Example of monthly interpretation
Suppose a plant reports these three months of setup activity:
| Month | Actual setup hours | Standard setup hours allowed | Standard rate | Efficiency variance |
|---|---|---|---|---|
| January | 410 | 395 | $16.00 | $240 unfavorable |
| February | 380 | 392 | $16.00 | $192 favorable |
| March | 438 | 400 | $16.00 | $608 unfavorable |
The right conclusion is not simply that March was “bad.” A better interpretation might be that March included more complex product introductions, unstable scheduling, or maintenance disruptions. Variance analysis becomes most useful when management compares accounting data with shop floor event logs, production planning changes, and quality reports.

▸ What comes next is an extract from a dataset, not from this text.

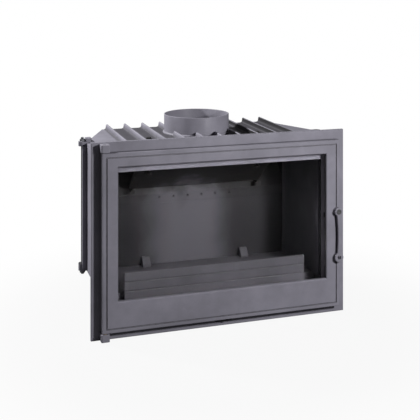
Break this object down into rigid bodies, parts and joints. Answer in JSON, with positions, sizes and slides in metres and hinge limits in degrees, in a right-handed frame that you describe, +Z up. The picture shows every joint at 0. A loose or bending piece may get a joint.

Common mistakes when calculating setup efficiency variance
- Using budgeted hours instead of standard hours allowed for actual output
- Mixing fixed overhead into a variable rate
- Ignoring changes in product mix complexity
- Failing to update standards after a validated process change
- Comparing setup teams without controlling for line complexity
- Assuming all favorable variances are good and all unfavorable variances are bad
Final takeaway
To calculate the efficiency variance for variable overhead setup costs, multiply the standard variable overhead rate per setup hour by the difference between actual setup hours and standard setup hours allowed. That formula gives the accounting value of setup efficiency. The real managerial value comes from what you do next: identify why the hours changed, determine whether the standard is realistic, and connect the result to scheduling, maintenance, training, and process design. In short, this variance is not just a number for the monthly close. It is a practical operating signal for improving throughput, lowering indirect cost, and making setup activity more predictable.